WHO HAS WHAT (2003)

‘I am absolutely confident, in the right conditions  we would be willing to use our nuclear weapons.’ Geoff Hoon, UK defence secretary, January 23 2002

Warheads US Russia Britain France China Israel India Pakistan
Stockpile 10,600 18,000
Strategic 6,140 4,852 185 348 282
Non-strategic 1,120 3,380 120
Total 7,260 8,232 185 348 402 ~200 30-40 30-50

The figures above are based on public information and contain some uncertainty.

Despite efforts over the past half-century to reduce and eliminate nuclear weapons and commitments under the 1968 Non-Proliferation Treaty (NPT) to achieve this goal, the five states defined by the NPT as nuclear weapon states - China, France, Russia, Britain and the United States - continue to deploy more than 16,500 operational nuclear weapons.

If all warheads are counted - deployed, spare and those in storage and 'pits' (plutonium cores) held in reserve - the five nuclear states possess an estimated total of 36,500 warheads - 98 percent of the world nuclear weapon stockpile.

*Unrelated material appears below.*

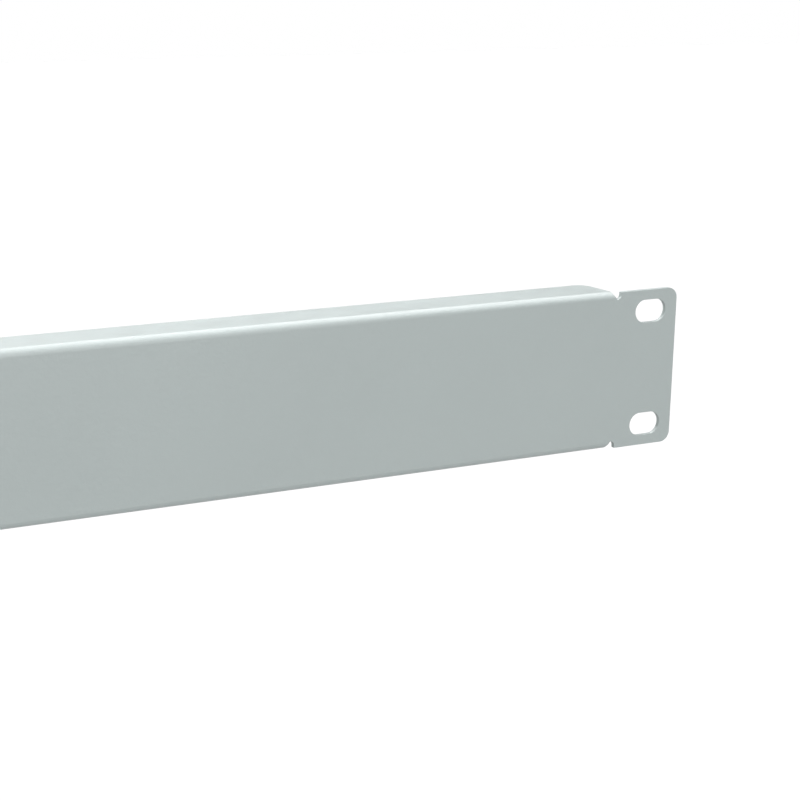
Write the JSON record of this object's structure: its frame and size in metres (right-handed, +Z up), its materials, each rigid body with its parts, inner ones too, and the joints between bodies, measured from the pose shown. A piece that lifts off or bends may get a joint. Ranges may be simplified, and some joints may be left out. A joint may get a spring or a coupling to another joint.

What are strategic and non-strategic nuclear weapons?
Broadly this has to do with yield (how big an explosion) and range - how far it can be ‘delivered’. These are imprecise and debatable definitions and originated in the Cold War US/Russia confrontation where distance was an issue. Strategic nuclear weapons were those on long-range ballistic missiles able to travel 13,000 kilometres, or bombs on long-range bombers able to fly 16,000 kilometres non-stop . Such a definition, however, has little meaning when applied to Indian, Pakistani or Israeli nuclear weapons, where distances of targets are relatively short.

The explosive power of many non-strategic weapons is much larger than that of the 20 kiloton bomb dropped on Hiroshima.